Dünyada yaşamak için insana sunulmuş bütün koşulları göz önüne aldığımızda en çok sıkıntıyı kadınlar yaşıyor. Çünkü dünyanın hangi coğrafyasında olursa olsun kadın şiddete, tacize, tecavüze, hatta başarıyı yakaladığı iş ortamında mobbinge uğruyor. Evet hepsi zor ama asıl zor olan, bu coğrafyada kadın olmak. Ülkeyi doğu batı güney kuzey diye ayırmak istemiyorum, çünkü kadına uygulanan şiddet, hatta çoğu zaman ölümle sonlanan bu hayat her yerde aynıdır!
Kadın, kocasının karısı olduğundan dolayı gördüğü şiddet; cehalet havuzunda yüzen kör zihniyetler için normal sayılıyor. Giydiği kıyafetten dolayı dikkat çektiğini söyleyen; arsız, budala, aptal zihniyetlere göre uğradığı taciz normal sayılıyor. Çalıştığı işte başarılı olduğundan dolayı saygınlık kazanıyor olması; haset ve fesat zihniyetlere göre uygulanan mobbing normal sayılıyor.
Çok acı bir hakikat var; kadının kendisi yok sayılıyor...
Geçmiş yıllardan beri insanların zihninde oluşan kadın profili; çocuk doğuran ve sürekli yemek pişiren hizmetçi şeklindedir. Yürümeye başladığı an “bir bardak su getir” le başlayan bir yolculuk, bu hizmetçilik yolcuğu! Önceleri anneye yardımla başlayan masumca işler! Sonra evlen ve eşinin işleri, evinin işleri doğurduğun çocuğun işleri! Yıllar, asırlar, hatta çağlar geçmesine rağmen değişmeyen tek olgu, kadının üzerine ıslak elbise gibi yapışmış hizmetçilik kavramı! Buraya kadar yanlış yok. Asıl yanlış böyle düşünmesini öğreten ailesinde! Asıl yanlış gülmenin günah, gezmenin yasak, güzel görünenin ayıp olduğunu söyleyen ve kadını sadece çocuk doğuran hizmetçi olarak kalıplara sığdıran zihniyete... Kadın; evlenince kocasına eş, çocuğu olunca anne, çocuğuna okuma yazma öğreten öğretmen, her daim cebinde iğne iplikle gezen terzi, her gün yemek pişirmek zorunda olan aşçı, ekmek yapan fırıncı, evin bahçesiyle ilgilenen bahçıvan, hayvanlardan sorumlu çoban, evde hasta biri olunca gece gündüz ilgilenen hemşire, tarlayı ekip biçen çiftçi ve her şeye rağmen sürekli temizlik yapan hizmetçi..

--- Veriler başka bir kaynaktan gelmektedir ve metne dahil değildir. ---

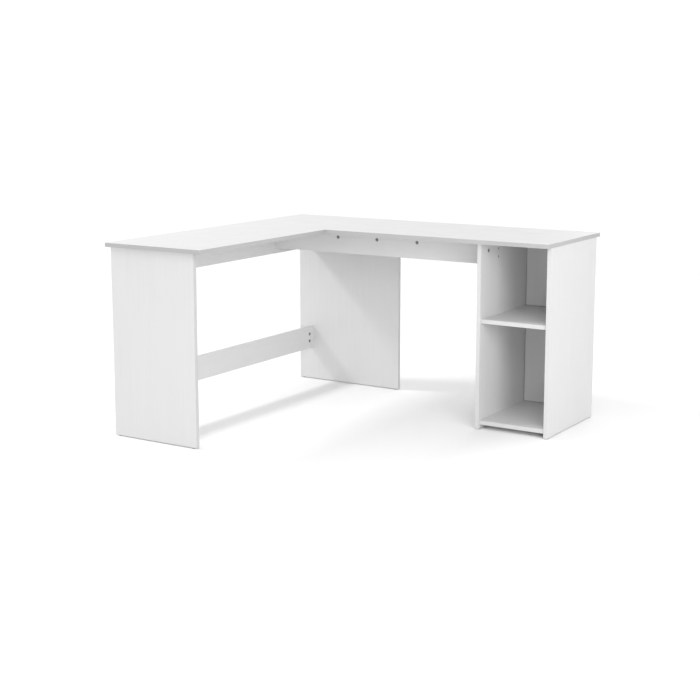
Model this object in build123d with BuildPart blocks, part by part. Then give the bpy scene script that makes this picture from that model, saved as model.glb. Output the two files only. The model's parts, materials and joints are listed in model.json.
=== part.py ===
"""Flat-pack corner desk in 16 mm board, with a two-space cabinet under the end of its main wing.

The main wing runs along X against the back wall, and the left wing runs from it towards -Y.
+Z is up. The origin is on the floor, under the middle of the desk's bounding box.
Every length is in millimetres.
"""

import os
from dataclasses import dataclass

from build123d import *

os.makedirs("parts", exist_ok=True)

# ---------------------------------------------------------------- driving dimensions

DESK_LENGTH = 1440.0  # along the back wall
DESK_DEPTH = 1315.0  # along the side wall
DESK_HEIGHT = 750.0
BOARD = 16.0  # thickness of every board
EDGE = 1.0  # thickness of the glued edging
ARRIS = 0.6  # rounding of the edging's corners

MAIN_DEPTH = 495.0  # front to back of the main wing's worktop
RETURN_WIDTH = 450.0  # outer to inner edge of the left wing's worktop
OVERHANG = 30.0  # worktop beyond the left end panel and the cabinet's front and back
INSET = 2.0  # uprights in from the worktop's wall edges
FLOOR_GAP = 3.0  # thickness of the glides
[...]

Merak ediyorum kadınların vizyonu ne?
Bu sorunun cevabına ülkenin doğusunda yaşayan kadınlar genelde; “Ben mecburum, sadece huzur olsun!” derken, ülkenin batısında yaşayan kadınlarda genelde; “Ben ölmek istemiyorum!” diyor. Bu durum açıkçası çok acı!
Erkekleri sıkmayan ama kadınlar üzerinde en katı haliyle hüküm sürdüren örf ve adetlerimiz var. Öyle giyme, öyle yeme, öyle oturma, öyle gülme, öyle konuşma... Neden? Çünkü günah! Onu okuma, oray melekler a gitme çünkü günah! Kadın, “gelenekler böyledir!” diyerek durumu normal karşılıyor. Ha birde onun yanına gitme çünkü o seni 'dinden çıkarıyor' var.

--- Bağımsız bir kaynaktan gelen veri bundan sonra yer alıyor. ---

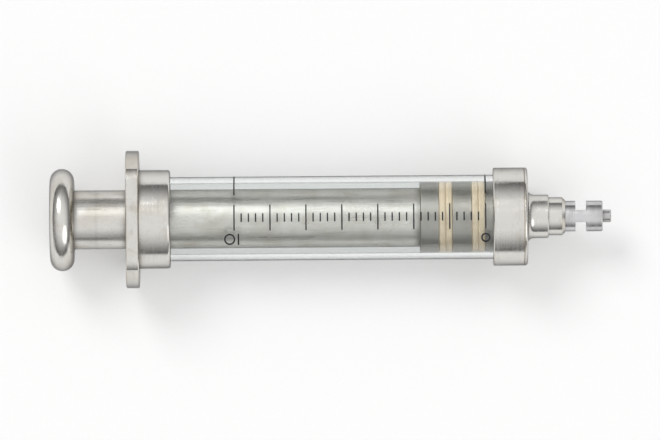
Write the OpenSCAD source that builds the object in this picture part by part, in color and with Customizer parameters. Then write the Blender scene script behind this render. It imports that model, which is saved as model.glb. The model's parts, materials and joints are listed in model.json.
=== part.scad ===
// Safety syringe of glass and plated brass, lying on the flat of its finger flange.
// The syringe's axis runs along X, with the thumb knob at -X and the locking nose at +X.
// A length along the axis is a station, counted from the back face of the thumb knob.

/* [Barrel] */
// Outer diameter of the glass barrel
barrel_od = 18; // [17.4:0.1:18.6]
// Wall of the glass barrel
barrel_wall = 1.3; // [1.1:0.05:1.5]
// Volume between the first and last line of the scale, in millilitres
capacity = 10; // [8:0.5:11]
// Bare glass between the rear collar and the last line
rear_gap = 13.7; // [11:0.1:18]
// Bare glass between the zero line and the front ferrule
zero_gap = 1.7; // [1.3:0.1:4]

/* [Scale] */
// Number of long divisions
long_divisions = 7; // [5:1:10]
// Number of short divisions in each long one
short_divisions = 5; // [2:1:8]
// Width of a line
line_w = 0.3; // [0.2:0.02:0.4]
// Length of a long line
long_line = 5.5; // [4.6:0.1:6.4]
// Length of a short line
short_line = 1.85; // [1.2:0.05:2.6]
// How far the middle of the lines lies above the axis in the view on the scale
line_rise = 0.2; // [0:0.05:0.5]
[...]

Sahi biri yüzünden dinden mi çıkılır? Yada daha doğrusu dinden çıkmak bu kadar kolay mı?
Erkekler, örf ve adet, birde din adı altında gerici zihniyet, kadını ayakta tutan sevgiyi, gururu, onuru, umudu elinden alınıp, belirledikleri kabuğun içine sokmaya çalışıyorlar. Eğer bir itiraz, bir başkaldırı yada küçük bir serzeniş, sonu fena olaylarla sonuçlanıyor. O kabuğu genişletmeye çalışan kadınların vay halline, yediği dayağın hadi hesabı yok. O kabuğu kırmaya çalışan kadınları düşünmek bile istemiyorum!
Kadınlara sahip çıkma adı altında fanuslara saklamaya çalışanlar, sizler sadece kadınlara zarar veriyorsunuz. Hz Ali; “Bir kadının gözleri, bir erkek zulmünden dolayı yaş dökerse artığı her adımda o adama lanetler yağdırır.” demiştir.